Scene-aware Human Motion Forecasting via Mutual Distance Prediction
Chaoyue Xing, Wei Mao, Miaomiao Liu
TL;DR
The paper tackles scene-aware 3D human motion forecasting by introducing a mutual distance representation that jointly constrains local body pose and global motion. It couples per-vertex signed distances to the scene with per-basis point distances to the human, and leverages a global SDF-based scene representation to maintain coherence between global and local scene cues. The approach predicts mutual distances in a first stage using DCT and GCN encodings, then forecasts future poses with an autoregressive RNN, training with consistency losses derived from the SDF and basis distances. Through evaluations on four datasets, the method consistently outperforms state-of-the-art baselines, with ablations demonstrating the importance of both distance terms and the SDF-based scene representation, indicating stronger, more plausible interactions between humans and scenes. These advances have practical implications for robotics, animation, and VR/AR where realistic, scene-consistent human motion is essential.
Abstract
In this paper, we tackle the problem of scene-aware 3D human motion forecasting. A key challenge of this task is to predict future human motions that are consistent with the scene by modeling the human-scene interactions. While recent works have demonstrated that explicit constraints on human-scene interactions can prevent the occurrence of ghost motion, they only provide constraints on partial human motion e.g., the global motion of the human or a few joints contacting the scene, leaving the rest of the motion unconstrained.

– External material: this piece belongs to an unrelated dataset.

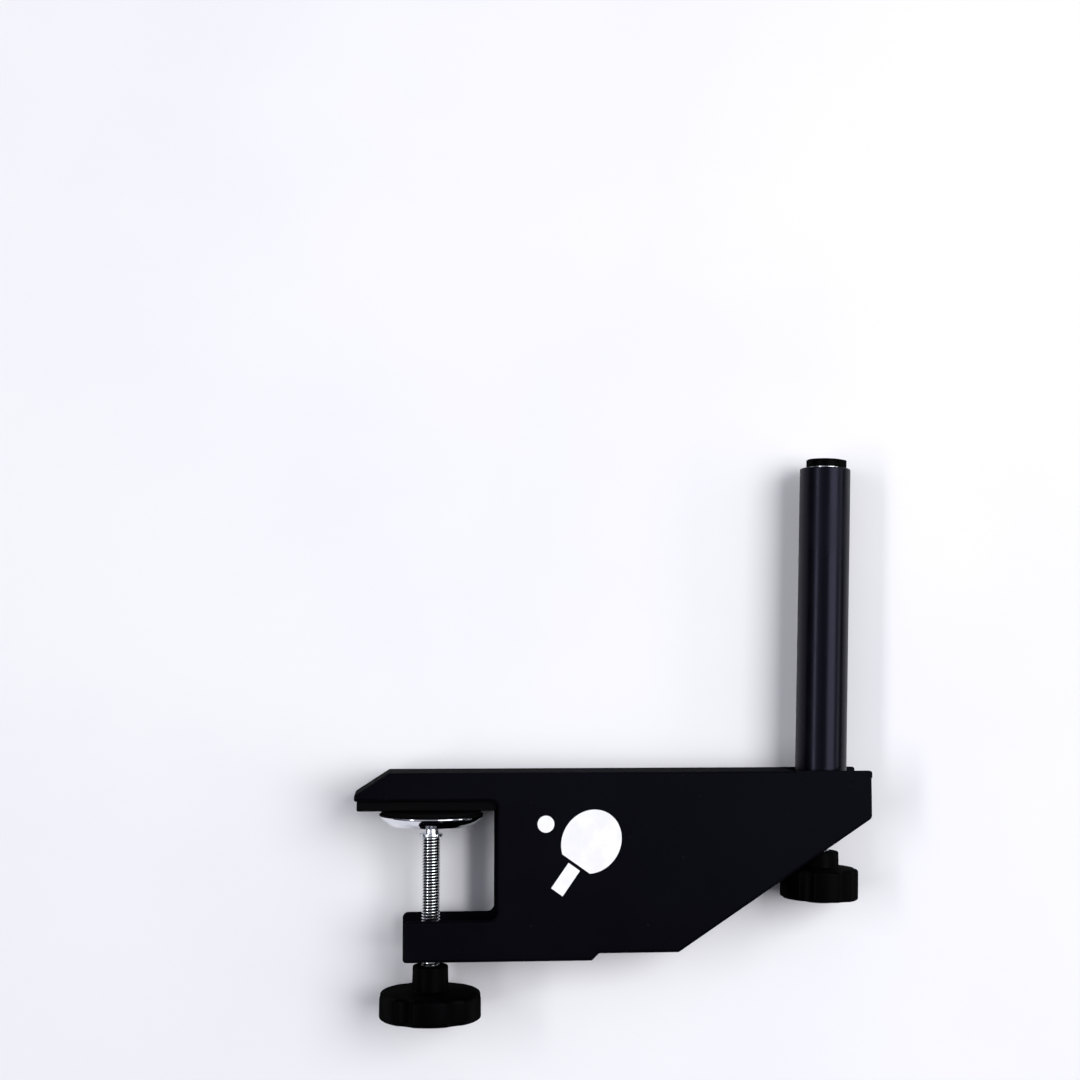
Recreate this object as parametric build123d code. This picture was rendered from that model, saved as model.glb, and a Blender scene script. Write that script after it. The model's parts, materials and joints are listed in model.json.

To address this limitation, we propose to model the human-scene interaction with the mutual distance between the human body and the scene. Such mutual distances constrain both the local and global human motion, resulting in a whole-body motion constrained prediction. In particular, mutual distance constraints consist of two components, the signed distance of each vertex on the human mesh to the scene surface and the distance of basis scene points to the human mesh. We further introduce a global scene representation learned from a signed distance function (SDF) volume to ensure coherence between the global scene representation and the explicit constraint from the mutual distance. We develop a pipeline with two sequential steps: predicting the future mutual distances first, followed by forecasting future human motion. During training, we explicitly encourage consistency between predicted poses and mutual distances. Extensive evaluations on the existing synthetic and real datasets demonstrate that our approach consistently outperforms the state-of-the-art methods.